A Christmas song of subversion

What sort of news would make you celebrate wildly? A clean bill of health? Escaping financial worries? Newfound safety? The true end of the pandemic? How might you respond? Would you run? Would you dance? Would you sing? Would you write a new song or perhaps sing an old song that brings to mind times of peace, joy, and hope?

In the Gospel of Luke, chapter 1, Mary receives a message from an angel telling her that she will become pregnant and give birth to the Messiah (Messiah is the Hebrew word for “the anointed one” or the King). Mary’s context is important. She is a young Jewish woman living under the thumb of a military superpower, Rome. For 500 years, the Jewish story was one of political oppression under competing imperialist powers: Babylon, Persia, Greece, Egypt, Assyria, Greece again, a brief revolt and independence, and finally Rome. Rome conquered with an iron fist, proclaiming that their subjugation of the nations heralded, “peace on earth and good will to humankind.” 

An unmarried teenager, Mary decides it is best to leave home and go to her aunt in the hill country of Judah. Upon her arrival, Aunt Liz pronounces a blessing on Mary and her child.

Mary responds to the news of the angel and the blessing from her aunt with a resounding song. Whether Mary had been working on the lyrics during her travel or she burst out extemporaneously, her composition marries the praise of God and political subversion.

We know her song as The Magnificat (Latin for magnify/exalt/glorify, the first words of her song are, “Magnifies, my soul, the Lord”). When sung today, I fear we may associate Mary’s song with warm, sentimental feelings of the Christmas season, but upon closer examination, Mary has composed a song of socio-political subversion. She sings:

He has pulled the powerful down from their thrones 

and lifted up the lowly. 

He has filled the hungry with good things 

and sent the rich away empty-handed.

Can you hear her? “Caesar is going down! Caesar is going down!” It is the sort of song that will get you on a government watch list! Unseating the powerful? Empowering those on the underside of society? Redistributing wealth from the rich to the poor? Just as we learn in any revolution or demand for social change, those benefitting from the power structure and wealth distribution do not take kindly to challenges to systemic power and wealth structures.

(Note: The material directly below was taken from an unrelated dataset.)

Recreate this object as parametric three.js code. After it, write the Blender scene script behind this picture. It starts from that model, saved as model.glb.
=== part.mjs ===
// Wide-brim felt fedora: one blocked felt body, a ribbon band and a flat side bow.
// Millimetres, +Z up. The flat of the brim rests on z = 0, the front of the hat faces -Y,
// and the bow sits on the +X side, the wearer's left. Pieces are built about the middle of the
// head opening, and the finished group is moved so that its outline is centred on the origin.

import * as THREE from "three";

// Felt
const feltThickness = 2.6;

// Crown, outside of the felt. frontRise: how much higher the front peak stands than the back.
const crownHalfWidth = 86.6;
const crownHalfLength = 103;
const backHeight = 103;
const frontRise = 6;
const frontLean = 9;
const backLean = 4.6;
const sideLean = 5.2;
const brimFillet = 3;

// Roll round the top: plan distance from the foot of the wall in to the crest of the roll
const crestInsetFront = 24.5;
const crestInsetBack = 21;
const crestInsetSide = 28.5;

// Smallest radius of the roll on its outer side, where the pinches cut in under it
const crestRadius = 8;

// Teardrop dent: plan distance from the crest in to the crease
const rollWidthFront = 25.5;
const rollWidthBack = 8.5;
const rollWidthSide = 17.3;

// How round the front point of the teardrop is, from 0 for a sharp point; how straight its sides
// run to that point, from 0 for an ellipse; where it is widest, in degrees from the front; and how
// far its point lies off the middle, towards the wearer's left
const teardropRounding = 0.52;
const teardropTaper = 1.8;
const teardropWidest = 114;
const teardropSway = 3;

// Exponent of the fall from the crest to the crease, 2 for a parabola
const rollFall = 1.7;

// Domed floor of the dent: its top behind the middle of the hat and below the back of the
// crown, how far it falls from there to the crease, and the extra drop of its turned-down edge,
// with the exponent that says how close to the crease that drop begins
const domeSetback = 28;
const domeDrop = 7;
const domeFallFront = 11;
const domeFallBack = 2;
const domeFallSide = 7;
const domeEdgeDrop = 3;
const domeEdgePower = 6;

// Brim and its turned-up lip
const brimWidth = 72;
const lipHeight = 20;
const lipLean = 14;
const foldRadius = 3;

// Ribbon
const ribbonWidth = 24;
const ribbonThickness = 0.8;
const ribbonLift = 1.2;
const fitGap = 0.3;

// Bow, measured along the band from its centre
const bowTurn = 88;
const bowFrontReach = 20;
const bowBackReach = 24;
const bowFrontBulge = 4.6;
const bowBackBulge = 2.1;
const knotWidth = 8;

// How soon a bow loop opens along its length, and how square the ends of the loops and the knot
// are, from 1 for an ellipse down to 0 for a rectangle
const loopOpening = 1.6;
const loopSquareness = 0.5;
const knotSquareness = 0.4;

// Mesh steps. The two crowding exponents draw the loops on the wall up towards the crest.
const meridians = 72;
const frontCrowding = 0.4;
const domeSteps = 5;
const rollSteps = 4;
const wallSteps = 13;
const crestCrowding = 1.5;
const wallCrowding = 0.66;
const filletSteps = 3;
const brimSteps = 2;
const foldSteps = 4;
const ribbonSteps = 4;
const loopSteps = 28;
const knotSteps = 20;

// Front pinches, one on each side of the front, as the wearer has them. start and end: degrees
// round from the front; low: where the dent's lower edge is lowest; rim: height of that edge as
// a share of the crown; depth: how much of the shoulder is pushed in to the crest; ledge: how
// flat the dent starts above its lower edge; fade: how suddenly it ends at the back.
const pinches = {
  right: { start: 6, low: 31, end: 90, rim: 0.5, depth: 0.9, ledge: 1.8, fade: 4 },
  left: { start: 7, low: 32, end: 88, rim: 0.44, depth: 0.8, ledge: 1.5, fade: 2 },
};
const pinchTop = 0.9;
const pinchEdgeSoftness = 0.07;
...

For my fellow grammar nerds, notice something fascinating with Mary’s verbs—they are in the past tense. While the events have not yet taken place, the original Greek uses the aorist active tense; these promises of God are so sure, they can be spoken of as completed. African American gospel hymn and protest songs show the same confidence: 

We shall overcome. 

We shall walk hand in hand. 

We shall be free. 

While these verbs are in the future tense, they use the definitive “shall.” There is no question.

A popular carol sings of “Gentle Mary.” Was Mary gentle? Perhaps, but our first introduction to her is something quite different. Perhaps we need a new carol, not about quiet and gentle Mary, but Valorous Mary! Brave Mary! Bold Mary! Tenacious Mary! Scrappy Mary! 

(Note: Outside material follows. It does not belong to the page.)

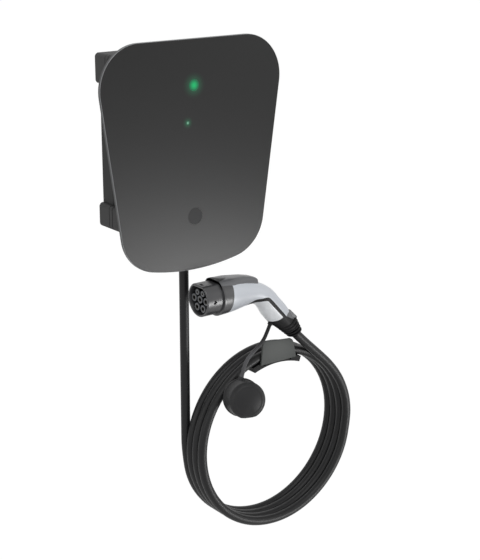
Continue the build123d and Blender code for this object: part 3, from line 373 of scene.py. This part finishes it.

And Scrappy Mary passed her revolutionary, subversive ideas to her son who would one day be executed by the state as an insurrectionist.

Mary’s song presents both a warning and a call. To the comfortable, to those with enough food, enough power, enough success: beware of which side of this song you stand on. And its call is to examine our own lives and ask, we will join Brave, Bold, Valorous, Scrappy Mary in the fight for justice and equity this Christmas season and beyond?


Rev. Robby Olson is a Presbyterian pastor in Watsonville. His views are his own and not necessarily those of the Pajaronian.